Recordo-me ainda hoje das aulas de Ciências na minha escola quando, pela meada de janeiro, eu interpelava os meus alunos sobre o que eles sabiam das andorinhas, e percebia logo que era muito, reflexo do que tinham visto nos programas da National Geographic, do Odisseia e noutros canais, em documentários e séries dedicados à vida selvagem e às sempre eletrizantes harmonias cantadas pela natureza. Sabiam muito e perguntavam também muito. Porque quanto mais se sabe mais se percebe o que ainda falta conhecer, e também especulávamos, não tão filisoficamente como Sócrates, o sábio ateniense, mas indagando sobre os seus hábitos e mistérios (que depois se alargavam a outras espécies), porque eram migratórias, e porque regressavam nesta época e não noutras igualmente possíveis. Nestas alturas a atenção redobrava, e certamente triplicava quando eu lançava um repto:
− Vamos ver quem entre todos vós é, este ano, o primeiro a descobrir a primeira andorinha que chegar ao Entroncamento. O desafio estimulava-lhes o entusiasmo de procurar no azul do céu as belas aves sagradas, mas também queriam saber bastante mais. E fiquei quase certo de que muitos aderiram à causa das andorinhas (alguns deles chegaram a fazer ninhos artificiais com um sucesso validado pela sua posterior ocupação por casais) e também de outras espécies. Aquilo emocionava-os seriamente, mesmo os que pareciam indiferentes a tudo o que acontecia à sua volta, pareciam também viver os episódios contados da vida das andorinhas. Um dia, num típico dia de primavera, logo ao primeiro tempo da manhã, um aluno chegou à aula visivelmente perturbado e rodeado por dois ou três colegas que procuravam dar-lhe ânimo. Rapidamente me apercebi do que sucedera e, depois do sumário, e com as hostes já mais serenas, pedi-lhe para contar calmamente o que acontecera…

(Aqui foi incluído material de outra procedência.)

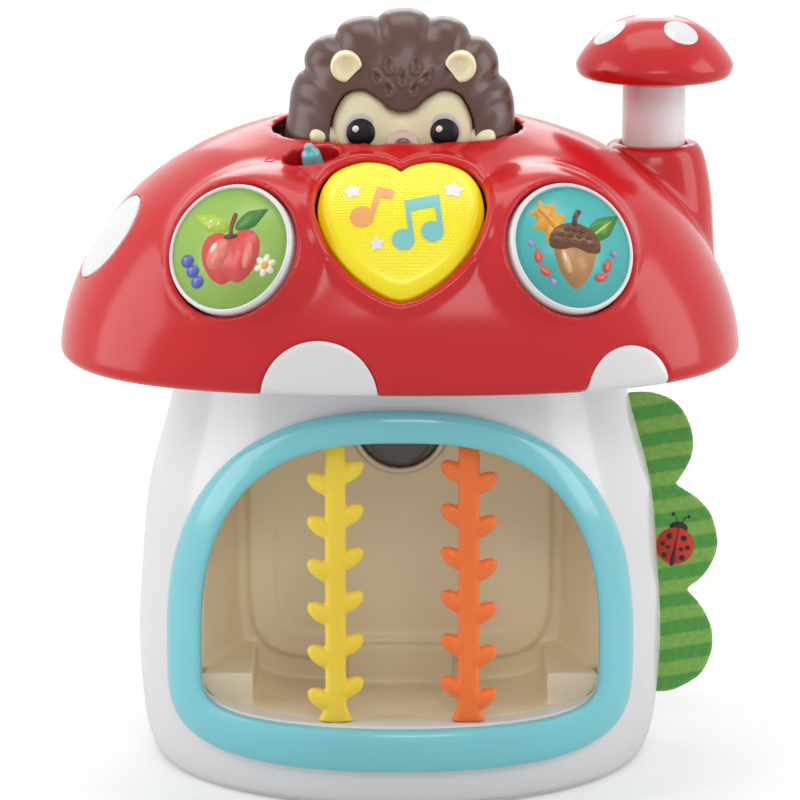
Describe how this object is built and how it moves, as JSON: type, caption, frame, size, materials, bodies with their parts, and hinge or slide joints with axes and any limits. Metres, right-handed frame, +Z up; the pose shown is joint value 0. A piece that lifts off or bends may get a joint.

Contou então que, pelo caminho, encontrara uma dezena de ninhos de andorinha destruídos no passeio, alguém decidira que aquelas aves não fariam ali o ninho, mas, e fora isso que mais magoara o meu aluno, em dois deles eram visíveis duas ninhadas inteiras, com a penugem tingida pelosangue, inertes, e naturalmente mortas. A comoção do rapaz propagou-se à turma, e percebi que a sensibilidade ambiental dos mais jovens perante casos reais e vividos era muito maior do que alguma vez eu pudera imaginar. A geração das consolas, dos vídeo games e das redes sociais ainda era recuperável, bastava dar-lhe uma oportunidade para isso. Falaram sobre se as leis protegiam os animais, de como se devia alterar a consciência dos mais velhos pelas andorinhas e muitos outros animais e até pela natureza. Falaram dos lobos, dos linces, das osgas, dos golfinhos, falaram… Acredito que naquela e noutras aulas tenha havido sementes para o crescimento da sensibilidade ambiental, que tenha nascido ali algum ecologista, mas espero que nenhum se tenha tornado num radical da classe, daqueles que pouco favorecem as nobres causas do ambiente.